March 13, 2003

Reshaping the Job Market?

In a recent letter to Perspectives (the newsmagazine of the American Historical Association), Alexandra M. Lord of the United States Public Health Service says some important things that need to be said. I wonder if anyone is listening?

As Lord points out, "Year after year, Perspectives seems to be publishing the same articles on the current academic job market and the poor prospects which confront most new PhDs. Judging by the trends of the last few years, it seems highly unlikely that the academic job market will improve this year or anytime in the future." Lord is irritated by this narrow focus, and so am I.

I am especially irritated by Perspective's tendency to trumpet an infinitesimally small increase in the number of job openings as a sign that the job market is improving. See, for example, "Job Market Report 2002: History Posts Gains Despite Economy;" "Job Market Report 2001: Openings Booming...but for How Long?;" and "Odds for Applicants Improving, According to Survey of Job Advertisers." Note the titles of these reports, and then read the reports carefully with a close eye on the numbers: it doesn't take an advanced degree in statistics to spot the discrepancies between the optimism of the titles and the pessimism of the figures cited. I would also recommend Russell L. Johnson's very useful 1998 Job Market: A Realistic Appraisal), which Perspectives declined to publish.

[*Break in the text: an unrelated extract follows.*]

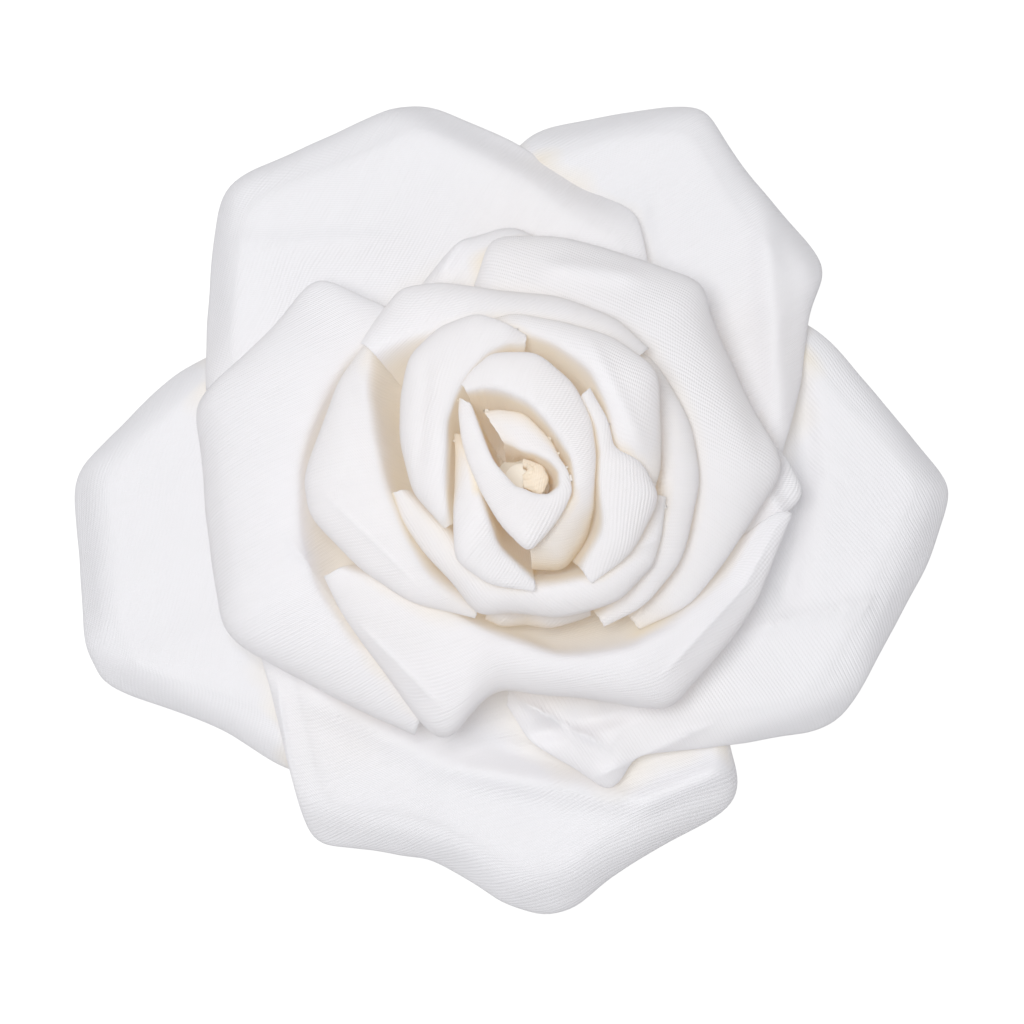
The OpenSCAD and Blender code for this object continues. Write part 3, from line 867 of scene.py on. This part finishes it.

Alexandra M. Lord wants Perspectives to take another, "more aggressive and more varied" approach to the job problem: Instead of "discussing minute differences in the number of jobs each year," she writes, "Perspectives needs to initiate and publish studies and information on historians who work outside of the university. Although rarely discussed within academia, there are incredible opportunities for historians in policy positions, business organizations, and a variety of other fields—but this information as well as the pleasure nonacademic historians have found in their jobs is never openly or seriously discussed in Perspectives." I think Lord is exactly right about this. The "job market" for academic history is bad, has been worsening for almost a decade, and will probably get even worse before it gets better (if it ever does get better, and it won't improve until those who are in a position to do something about it actually start doing something). Many history PhDs are simply not going to find full-time employment in the academy and will have to look elsewhere. Why not take an active role, Lord asks, in "[placing] historians in business, government, and other professions"?

Lord's proposal is not another version of "a Ph.D. in the humanities can serve as preparation for a wide variety of careers outside the academy," which I discussed a couple of weeks ago. That is, she does not say something like, 'Let's continue to train people very narrowly for academic careers that many of them will never have, and then at the end of the day tell them, Your training has somehow or other served as preparation for a variety of unspecified pursuits about which we can tell you nothing.' Instead, she makes the connection between academic and non-academic job markets and points out that the development of non-academic job markets for historians would help not only those historians who must look outside the academy for employment but also those historians who remain within:

"Moreover, if we educate historians about job opportunities outside of the academy, we can reshape the job market. Scientists can and do command higher salaries and lighter teaching loads because university administrators recognize that scientists have job opportunities outside of the university. If historians can introduce a similar form of competitiveness into the history job market, opportunities, salaries and teaching loads may shift."

This is very different from the current laissez-faire "You've got your Ph.D., now go find your own parachute" approach. And for me, it helps to clarify what I now see as a crucial point about the academic history job market: namely, that the academic history job market is not a "market" at all but is rather a failed labor monopoly. Indeed, I think the academic history job system now combines the worst of both worlds: it uses the language of the market to describe what is effectively an increasingly ineffective and unsuccessful guild system, and then tells those who are shut out of the guild to compete openly in a non-existent external market. And the only way that this job system could become a "market" in any meaningful sense, I believe, would be through the development of a real, identifiable alternative market for historians outside the academy. Legal academics have such a market, as do some scientists working in some fields. And of course, historians will never command the salaries and benefits that law professors can command, because there will never be the equivalent of the Manhattan law firm as an alternative career path that the historian foregoes in order to work in the academy. Nevertheless, there could and should be another, albeit somewhat more modest, market for historians, and I think Lord is absolutely correct to suggest that the AHA should be doing much more to develop and promote such an alternative.